Designing a safety-critical system on a Part 25 transport category airplane - with a known catastrophic failure scenario and no built-in redundancy - is unheard of in modern aerospace engineering and violates fundamental system safety principles. To make matters worse, Boeing management decided to remove the relevant sections from the Flight Crew Training Manuals, essentially hiding the existence of MCAS from airline pilots. As a former Boeing principal engineer, it is hard to imagine what corporate safety culture (or lack thereof) would make a person propose such an idea, let alone approve and certify the design with such a critical single point-of-failure.

Is the MAX safe now?

After those two crashes, Boeing initially blamed the pilots who operated the accident flights. Needless to say, I was less than impressed with that misguided approach.

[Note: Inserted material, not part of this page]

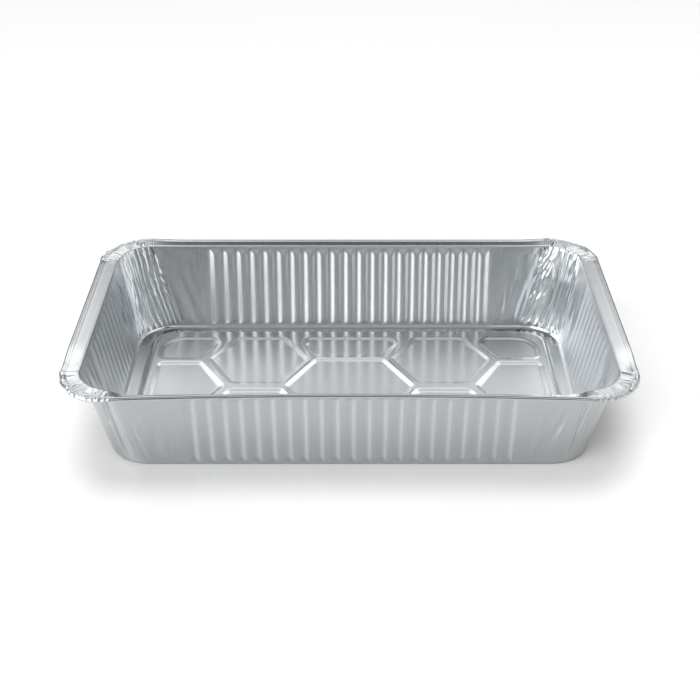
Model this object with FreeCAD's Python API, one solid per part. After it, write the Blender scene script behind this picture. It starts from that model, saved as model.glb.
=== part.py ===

Five years later, Boeing promised to reinvent itself as a company that values it’s engineering excellence, having lost two CEOs in the meantime. In line with industry standard practices, design changes were rolled out by Boeing and the FAA made them mandatory for all airlines operating B737 MAX models. It is beyond the scope of this blog entry to go into the details of the relevant design changes that were incorporated to fix the flawed MCAS system architecture. Let me provide a link instead, for your reference:

➜ Bjorn Fehrm (Leeham News) released a series of MCAS-related articles, here is a good summary from 2020: Why is the 737 MAX safe now

Based on what information is available in the public domain, I agree with Bjorn’s assessment that the MCAS fix is effective and the basic B737 flight control system design has a relatively good in-service record. 1

In summary, I walked the talk when I boarded the MAX8 in Houston a few days ago. I only came to realise after the flight that my apprehension had more to do with the quality of workmanship that goes into building Boeing airplanes these days, but that is probably a topic for another blog post, not this one.

Footnotes

  1. The original flight control system and it’s architecture was designed in the mid-60s, with the B737-100 model receiving the initial type certificate in 1969.